>> Start SUPPLIED INFORMATION

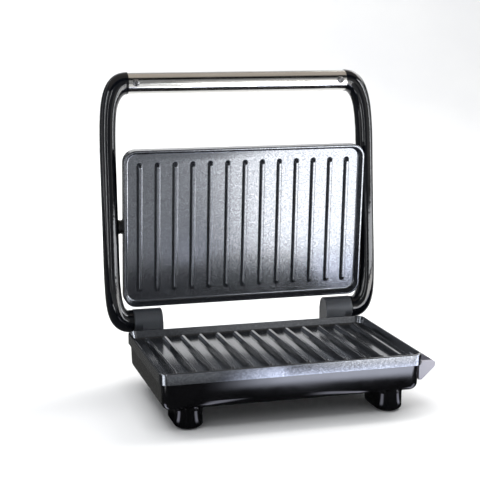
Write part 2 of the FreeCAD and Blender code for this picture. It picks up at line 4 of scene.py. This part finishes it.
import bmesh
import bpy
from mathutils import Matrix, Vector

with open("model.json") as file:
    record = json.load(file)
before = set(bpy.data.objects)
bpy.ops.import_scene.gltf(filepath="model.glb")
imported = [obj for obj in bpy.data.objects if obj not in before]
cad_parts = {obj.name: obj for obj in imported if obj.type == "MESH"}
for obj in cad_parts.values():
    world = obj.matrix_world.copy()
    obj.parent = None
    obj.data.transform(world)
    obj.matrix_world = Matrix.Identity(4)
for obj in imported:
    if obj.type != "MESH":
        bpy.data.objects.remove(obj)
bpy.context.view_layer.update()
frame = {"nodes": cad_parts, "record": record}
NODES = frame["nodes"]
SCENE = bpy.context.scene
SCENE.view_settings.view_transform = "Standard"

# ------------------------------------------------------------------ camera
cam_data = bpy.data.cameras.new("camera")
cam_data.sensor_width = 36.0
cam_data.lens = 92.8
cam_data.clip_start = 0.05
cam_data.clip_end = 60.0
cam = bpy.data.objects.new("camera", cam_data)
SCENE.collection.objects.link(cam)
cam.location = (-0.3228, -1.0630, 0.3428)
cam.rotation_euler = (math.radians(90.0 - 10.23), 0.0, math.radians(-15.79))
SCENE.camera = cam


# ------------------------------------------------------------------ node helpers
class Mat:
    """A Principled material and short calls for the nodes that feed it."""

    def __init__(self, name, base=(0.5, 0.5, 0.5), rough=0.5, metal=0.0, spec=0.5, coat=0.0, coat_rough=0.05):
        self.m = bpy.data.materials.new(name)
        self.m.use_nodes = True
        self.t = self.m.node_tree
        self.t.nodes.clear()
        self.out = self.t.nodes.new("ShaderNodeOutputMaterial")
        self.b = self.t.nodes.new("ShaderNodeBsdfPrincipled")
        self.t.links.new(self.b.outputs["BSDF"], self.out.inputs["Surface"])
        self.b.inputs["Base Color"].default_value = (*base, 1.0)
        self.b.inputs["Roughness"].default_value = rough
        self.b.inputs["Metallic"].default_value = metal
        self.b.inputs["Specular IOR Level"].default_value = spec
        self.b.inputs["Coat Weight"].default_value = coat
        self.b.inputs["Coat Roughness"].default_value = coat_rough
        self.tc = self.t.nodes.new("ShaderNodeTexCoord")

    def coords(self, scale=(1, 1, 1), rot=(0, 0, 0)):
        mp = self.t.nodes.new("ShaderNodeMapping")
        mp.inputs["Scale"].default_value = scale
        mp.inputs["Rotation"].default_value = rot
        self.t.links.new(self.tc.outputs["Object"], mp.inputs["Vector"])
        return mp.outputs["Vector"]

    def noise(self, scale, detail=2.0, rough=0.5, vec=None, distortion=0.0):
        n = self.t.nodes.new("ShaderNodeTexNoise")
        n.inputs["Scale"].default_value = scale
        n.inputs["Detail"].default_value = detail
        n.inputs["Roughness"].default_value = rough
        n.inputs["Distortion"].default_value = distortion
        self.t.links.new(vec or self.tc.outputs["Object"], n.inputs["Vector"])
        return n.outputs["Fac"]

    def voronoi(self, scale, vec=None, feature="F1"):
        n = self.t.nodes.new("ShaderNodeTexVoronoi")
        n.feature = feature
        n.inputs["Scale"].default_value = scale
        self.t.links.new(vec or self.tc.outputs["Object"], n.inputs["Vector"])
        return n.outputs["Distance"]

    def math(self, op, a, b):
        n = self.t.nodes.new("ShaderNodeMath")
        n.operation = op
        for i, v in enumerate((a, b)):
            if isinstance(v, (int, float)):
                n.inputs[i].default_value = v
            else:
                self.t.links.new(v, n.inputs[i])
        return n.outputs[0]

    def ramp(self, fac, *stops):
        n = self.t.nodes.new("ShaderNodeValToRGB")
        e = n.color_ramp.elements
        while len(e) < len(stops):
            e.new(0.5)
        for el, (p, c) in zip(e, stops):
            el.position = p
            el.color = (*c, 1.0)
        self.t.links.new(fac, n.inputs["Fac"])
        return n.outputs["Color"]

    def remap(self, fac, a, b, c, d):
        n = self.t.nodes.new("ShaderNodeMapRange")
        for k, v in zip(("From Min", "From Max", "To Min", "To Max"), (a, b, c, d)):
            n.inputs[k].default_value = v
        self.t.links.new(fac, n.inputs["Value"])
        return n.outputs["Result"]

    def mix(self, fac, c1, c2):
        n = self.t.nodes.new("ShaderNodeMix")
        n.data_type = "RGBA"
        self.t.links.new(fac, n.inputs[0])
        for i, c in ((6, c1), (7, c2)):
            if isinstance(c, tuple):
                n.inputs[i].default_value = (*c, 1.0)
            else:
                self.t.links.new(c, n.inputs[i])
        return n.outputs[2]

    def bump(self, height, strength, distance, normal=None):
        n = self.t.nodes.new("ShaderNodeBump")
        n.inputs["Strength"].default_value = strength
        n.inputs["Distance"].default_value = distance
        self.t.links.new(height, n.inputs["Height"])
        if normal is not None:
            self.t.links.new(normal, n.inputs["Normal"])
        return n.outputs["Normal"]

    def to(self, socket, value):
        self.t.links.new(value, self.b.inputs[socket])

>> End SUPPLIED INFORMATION

GOAL: Give back the listing exactly, please, from its first line to the line containing "obj.parent = None", inclusive, and nothing past that line.

WRITTEN ANSWER:
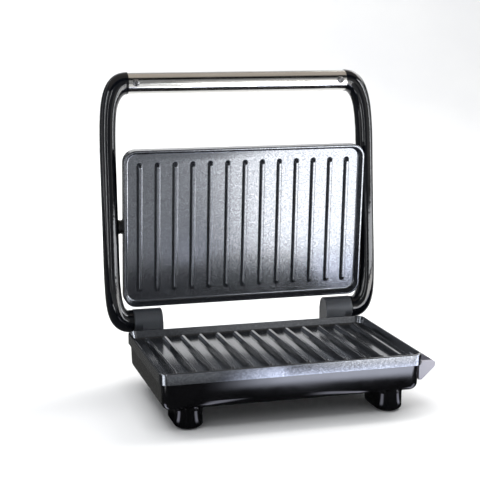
Write part 2 of the FreeCAD and Blender code for this picture. It picks up at line 4 of scene.py. This part finishes it.
import bmesh
import bpy
from mathutils import Matrix, Vector

with open("model.json") as file:
    record = json.load(file)
before = set(bpy.data.objects)
bpy.ops.import_scene.gltf(filepath="model.glb")
imported = [obj for obj in bpy.data.objects if obj not in before]
cad_parts = {obj.name: obj for obj in imported if obj.type == "MESH"}
for obj in cad_parts.values():
    world = obj.matrix_world.copy()
    obj.parent = None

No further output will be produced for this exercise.